DATA LINES:
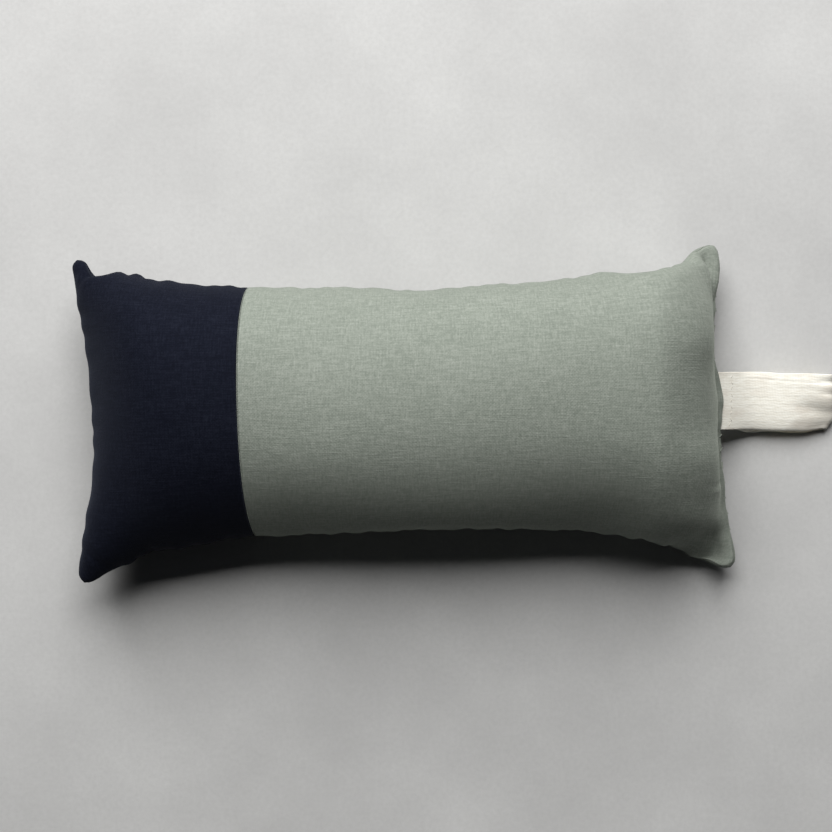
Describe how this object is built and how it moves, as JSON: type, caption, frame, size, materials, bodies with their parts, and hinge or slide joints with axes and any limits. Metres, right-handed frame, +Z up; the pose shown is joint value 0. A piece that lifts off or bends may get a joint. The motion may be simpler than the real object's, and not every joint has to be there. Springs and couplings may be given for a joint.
{
  "type": "eye pillow",
  "caption": "Oblong stuffed linen pillow in two colours, with a folded tape loop in one end seam and a loose seed filling in an inner bag.",
  "frame": {"origin": "middle of the flat face that the filled pillow rests on, halfway along its length and width", "axes": "+X along the pillow towards the end with the hanging loop, +Y across it, +Z up from the surface that it rests on"},
  "size_m": [0.2628, 0.109, 0.0579],
  "materials": {
    "sage_linen": "matt plain-weave linen with slubs",
    "navy_linen": "matt plain-weave linen with slubs",
    "cotton_tape": "matt cotton twill tape",
    "dark_thread": "matt sewing thread",
    "sage_thread": "matt sewing thread",
    "natural_thread": "matt sewing thread",
    "muslin": "matt unbleached muslin",
    "seed": "satin flaxseed"
  },
  "bodies": {
    "pillow": {"front_sage_panel": "sage_linen", "front_navy_panel": "navy_linen", "back_sage_panel": "sage_linen", "back_navy_panel": "navy_linen", "front_join_thread": "dark_thread", "back_join_thread": "dark_thread", "edge_seam_thread": "dark_thread", "closing_stitches": "sage_thread", "inner_bag_front": "muslin", "inner_bag_back": "muslin", "inner_bag_thread": "natural_thread", "seed_filling": "seed", "loop_tails": "cotton_tape"},
    "loop": {"hanging_loop": "cotton_tape", "loop_tack_stitches": "natural_thread"}
  },
  "joints": [
    {"name": "loop_fold", "type": "hinge", "parent": "pillow", "child": "loop", "pos_m": [0.1083, 0.001, 0.014], "axis": [0, -1, 0], "range_deg": [0, 115]}
  ]
}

PROBLEM REQUIREMENTS: Word for word, quote all of the data above.

WRITTEN SOLUTION:
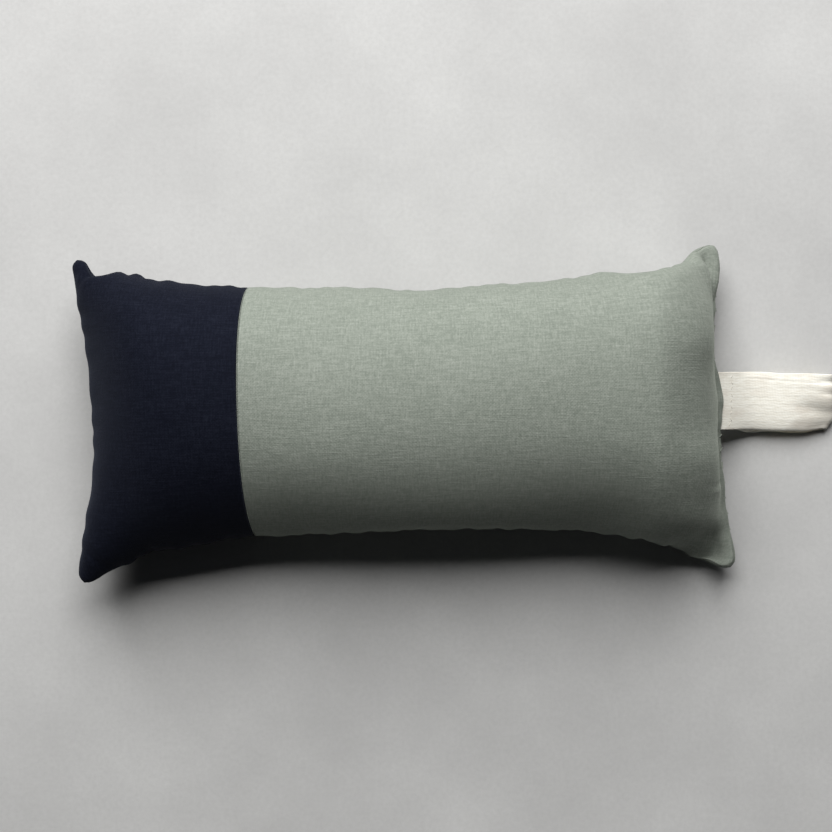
Describe how this object is built and how it moves, as JSON: type, caption, frame, size, materials, bodies with their parts, and hinge or slide joints with axes and any limits. Metres, right-handed frame, +Z up; the pose shown is joint value 0. A piece that lifts off or bends may get a joint. The motion may be simpler than the real object's, and not every joint has to be there. Springs and couplings may be given for a joint.
{
  "type": "eye pillow",
  "caption": "Oblong stuffed linen pillow in two colours, with a folded tape loop in one end seam and a loose seed filling in an inner bag.",
  "frame": {"origin": "middle of the flat face that the filled pillow rests on, halfway along its length and width", "axes": "+X along the pillow towards the end with the hanging loop, +Y across it, +Z up from the surface that it rests on"},
  "size_m": [0.2628, 0.109, 0.0579],
  "materials": {
    "sage_linen": "matt plain-weave linen with slubs",
    "navy_linen": "matt plain-weave linen with slubs",
    "cotton_tape": "matt cotton twill tape",
    "dark_thread": "matt sewing thread",
    "sage_thread": "matt sewing thread",
    "natural_thread": "matt sewing thread",
    "muslin": "matt unbleached muslin",
    "seed": "satin flaxseed"
  },
  "bodies": {
    "pillow": {"front_sage_panel": "sage_linen", "front_navy_panel": "navy_linen", "back_sage_panel": "sage_linen", "back_navy_panel": "navy_linen", "front_join_thread": "dark_thread", "back_join_thread": "dark_thread", "edge_seam_thread": "dark_thread", "closing_stitches": "sage_thread", "inner_bag_front": "muslin", "inner_bag_back": "muslin", "inner_bag_thread": "natural_thread", "seed_filling": "seed", "loop_tails": "cotton_tape"},
    "loop": {"hanging_loop": "cotton_tape", "loop_tack_stitches": "natural_thread"}
  },
  "joints": [
    {"name": "loop_fold", "type": "hinge", "parent": "pillow", "child": "loop", "pos_m": [0.1083, 0.001, 0.014], "axis": [0, -1, 0], "range_deg": [0, 115]}
  ]
}